Qualche cenno tecnico su grafica e gameplay
Qui non c’è da dilungarsi troppo: visivamente il gioco mostra il fianco a diverse critiche. I modelli degli Npc sono a esser buoni bruttini, e ricordano quelli dei primi titoli usciti su PlayStation 3 e Xbox 360. Insomma, i personaggi sono dei pupazzoni dall’aspetto “finto” e lo sguardo completamente vacuo. Anche il comparto sonoro non brilla particolarmente: la musica in sottofondo al menu e alla mappa è sì in tema, ma per nulla ispirata, mentre le voci dei personaggi generate dall’intelligenza artificiale risultano sì robotiche, ma comunque non sgradevoli da ascoltare. Se dal comparto grafico ci si poteva aspettare forse un po’ di più, il comparto sonoro fa il suo lavoro senza infamia e senza lode, anche se ovviamente va ricordato che non è certo su questi due aspetti che un gioco come Vaudeville vuole puntare.

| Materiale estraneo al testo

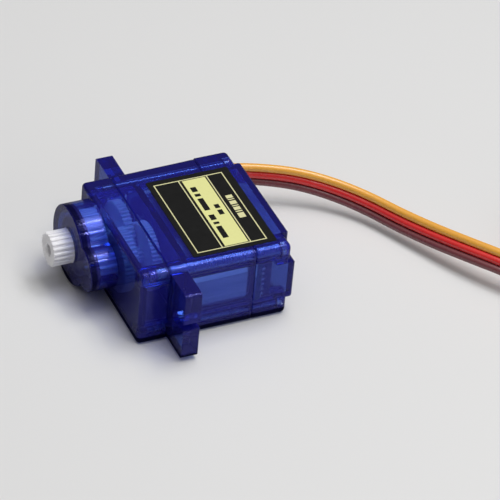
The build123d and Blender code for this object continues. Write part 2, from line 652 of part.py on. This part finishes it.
with BuildPart() as lead_coil:
    with BuildSketch(Plane.XY.offset(TABLE)):
        with Locations(COIL_CENTRE):
            Circle(COIL_RADIUS + WIRE_DIAMETER / 2)
            Circle(COIL_INNER - WIRE_DIAMETER / 2, mode=Mode.SUBTRACT)
    extrude(amount=RIBBON_HEIGHT)
write(lead_coil, "lead_coil")

CONNECTOR_REAR = TAIL_ROUTE[-1][0]
CONNECTOR_Y = TAIL_ROUTE[-1][1]
SOCKET_HEIGHTS = [(socket + 0.5) * SOCKET_PITCH for socket in range(len(WIRES))]
CORNERED = (Align.MIN, Align.CENTER, Align.CENTER)

with BuildPart(CONNECTOR_FRAME) as connector_housing:
    with Locations((CONNECTOR_REAR, CONNECTOR_Y, SOCKET_HEIGHTS[1])):
        Box(CONNECTOR_LENGTH, SOCKET_PITCH, 3 * SOCKET_PITCH, align=CORNERED)
    chamfer(connector_housing.edges(), 0.2)
    for height in SOCKET_HEIGHTS:
        with Locations((CONNECTOR_REAR, CONNECTOR_Y, height)):
            Box(CONNECTOR_LENGTH - 1.2, 1.9, 1.9, align=CORNERED, mode=Mode.SUBTRACT)
            Box(CONNECTOR_LENGTH, 0.9, 0.9, align=CORNERED, mode=Mode.SUBTRACT)
        with Locations((CONNECTOR_REAR + 6.0, CONNECTOR_Y + SOCKET_PITCH / 2, height)):
            Box(1.8, 1.0, 1.3, align=CORNERED, mode=Mode.SUBTRACT)
write(connector_housing, "connector_housing")

for wire, height in zip(reversed(WIRES), SOCKET_HEIGHTS):
    with BuildPart(CONNECTOR_FRAME) as terminal:
        with Locations(Location((CONNECTOR_REAR, CONNECTOR_Y, height), (0, 90, 0))):
            Cylinder(0.8, 4.5, align=(Align.CENTER, Align.CENTER, Align.MIN))
        with Locations((CONNECTOR_REAR + 4.0, CONNECTOR_Y, height)):
            Box(CONNECTOR_LENGTH - 5.6, 1.7, 1.7, align=CORNERED)
        with Locations((CONNECTOR_REAR + 6.5, CONNECTOR_Y, height)):
            Box(8.0, 1.0, 1.0, align=CORNERED, mode=Mode.SUBTRACT)
    write(terminal, f"terminal_{wire}")
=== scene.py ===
"""Looks for a small hobby servo: translucent blue case, printed label, bonded three-wire lead.

Sizes and places are in millimetres in the CAD's frame, and become metres where MM multiplies them.
Only the lights and Subsurface_Scale are given in metres.
"""

import json
import math

import bpy
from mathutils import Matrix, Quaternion, Vector


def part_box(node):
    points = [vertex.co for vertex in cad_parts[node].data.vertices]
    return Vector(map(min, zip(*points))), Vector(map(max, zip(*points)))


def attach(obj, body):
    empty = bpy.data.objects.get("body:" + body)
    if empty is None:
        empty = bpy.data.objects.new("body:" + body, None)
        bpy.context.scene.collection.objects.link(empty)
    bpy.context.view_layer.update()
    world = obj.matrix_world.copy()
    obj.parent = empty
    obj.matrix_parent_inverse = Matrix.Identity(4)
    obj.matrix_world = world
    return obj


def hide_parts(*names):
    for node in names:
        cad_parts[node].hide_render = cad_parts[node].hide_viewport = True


MM = 0.001

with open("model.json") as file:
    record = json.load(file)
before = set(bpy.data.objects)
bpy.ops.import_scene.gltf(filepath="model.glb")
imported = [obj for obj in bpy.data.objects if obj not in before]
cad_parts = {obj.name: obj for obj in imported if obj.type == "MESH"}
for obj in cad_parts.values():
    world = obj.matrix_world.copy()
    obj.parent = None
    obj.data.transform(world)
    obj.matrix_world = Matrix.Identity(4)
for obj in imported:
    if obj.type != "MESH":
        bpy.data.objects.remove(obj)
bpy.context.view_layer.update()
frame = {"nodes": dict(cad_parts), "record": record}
NODES = frame["nodes"]


# ---------------------------------------------------------------- camera
CAMERA_PLACE = (353.8, -153.8, 305.9)
CAMERA_AIM = (9.04, 24.04, 0.0)
CAMERA_ROLL = 5.61  # in degrees
FOCAL_LENGTH = 252
SENSOR_WIDTH = 36
NEAREST_SEEN = 20

camera = bpy.data.objects.new("camera", bpy.data.cameras.new("camera"))
bpy.context.scene.collection.objects.link(camera)
bpy.context.scene.camera = camera
camera.data.lens = FOCAL_LENGTH
camera.data.sensor_width = SENSOR_WIDTH
camera.data.clip_start = NEAREST_SEEN * MM
camera.rotation_mode = "QUATERNION"
camera.location = Vector(CAMERA_PLACE) * MM
aim = (Vector(CAMERA_AIM) * MM - camera.location).to_track_quat("-Z", "Y")
camera.rotation_quaternion = aim @ Quaternion((0, 0, 1), math.radians(CAMERA_ROLL))


# ---------------------------------------------------------------- lead
WIRES = ("orange", "red", "brown")
WIRE_DIAMETER = 1.2
WIRE_PITCH = 1.2
SOCKET_PITCH = 2.54
# The middle wire's route, and how far the ribbon leans there from standing on its
# edge, in degrees
LEAD_ROUTE = [
    (-3.3, 23.4, 0.0, 0),
    (-6.6, 23.5, -0.1, 0),
    (-9.3, 26.4, -0.6, 0),
    (-9.0, 30.3, -1.0, 2),
    (-7.8, 34.2, -1.3, 4),
    (-6.0, 38.4, -1.7, 8),
    (-3.3, 42.7, -2.5, 13),
    (0.8, 46.6, -3.1, 18),
    (6.0, 49.5, -3.2, 24),
    (11.8, 52.6, -2.7, 30),
    (17.4, 55.8, -2.0, 34),
    (22.6, 59.4, -1.7, 30),
    (26.8, 62.4, -3.0, 14),
    (30.2, 65.2, -4.25, 0),
]
COIL_CENTRE = (21.5, 77.3)
COIL_RADIUS = 15.0  # of the outermost turn's middle
COIL_TURNS = 2.1
COIL_PITCH = 1.3
COIL_STEPS = 32
TABLE = -6.1  # height of the surface that the servo lies on
RIBBON_MIDDLE = TABLE + 1.5 * WIRE_PITCH
# The middle wire's way into the connector, seen from the coil's centre along the connector, and
# how far the wires have spread there from the ribbon's pitch to the sockets' pitch
TAIL_ROUTE = [
    (-12.0, -2.4, 0.1),
    (-10.9, -4.5, 0.4),
    (-8.9, -5.8, 0.8),
    (-6.6, -6.0, 1.0),
]
COIL_START = math.atan2(LEAD_ROUTE[-1][1] - COIL_CENTRE[1], LEAD_ROUTE[-1][0] - COIL_CENTRE[0])
COIL_END = COIL_START + COIL_TURNS * math.tau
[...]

E mi riallaccio qui alla provocazione con cui si apre questa recensione: il panorama videoludico odierno dei tripla A pare girare su sé stesso ormai da qualche tempo. Per quanto a livello grafico, tecnico ed artistico possiamo oggi giocare opere certamente di spessore (è il caso del recente Alan Wake 2), le innovazioni riguardanti il gameplay sembrano sempre più un miraggio.

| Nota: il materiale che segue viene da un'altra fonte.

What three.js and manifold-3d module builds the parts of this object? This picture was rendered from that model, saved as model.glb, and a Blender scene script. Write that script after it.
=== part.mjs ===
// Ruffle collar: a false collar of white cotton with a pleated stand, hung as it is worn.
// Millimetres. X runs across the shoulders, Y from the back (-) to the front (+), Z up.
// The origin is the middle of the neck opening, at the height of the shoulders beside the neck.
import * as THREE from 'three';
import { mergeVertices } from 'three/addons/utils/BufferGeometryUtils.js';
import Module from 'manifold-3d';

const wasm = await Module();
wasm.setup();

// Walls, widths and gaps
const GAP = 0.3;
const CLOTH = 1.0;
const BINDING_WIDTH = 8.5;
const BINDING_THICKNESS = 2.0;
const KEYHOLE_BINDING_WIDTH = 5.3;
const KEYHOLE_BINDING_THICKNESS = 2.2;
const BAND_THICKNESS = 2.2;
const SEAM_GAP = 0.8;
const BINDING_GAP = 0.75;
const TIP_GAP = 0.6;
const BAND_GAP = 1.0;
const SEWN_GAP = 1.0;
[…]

Non voglio certo suggerire che l’IA debba un domani sostituire il lavoro dei game designer, ma rappresenta sicuramente uno strumento che in accoppiata al nostro medium preferito può forse essere uno spiraglio interessante per una nuova strada da percorrere. A Bumblebee Studio e Vaudeville il merito di avere iniziato a a farla intravedere; adesso c’è da provare a percorrerla con serietà.
Mi regalo una postilla per segnalare un piccolo bonus: consiglio caldamente di visitare la pagina ufficiale Steam del gioco. Oltre a trovarci ovviamente informazioni aggiuntive e aggiornamenti sul gioco stesso, leggere le varie recensioni degli utenti è un ottimo modo per farsi un’idea delle conseguenze che può causare un uso “creativo” dell’intelligenza artificiale all’interno del gioco, e farsi due risate.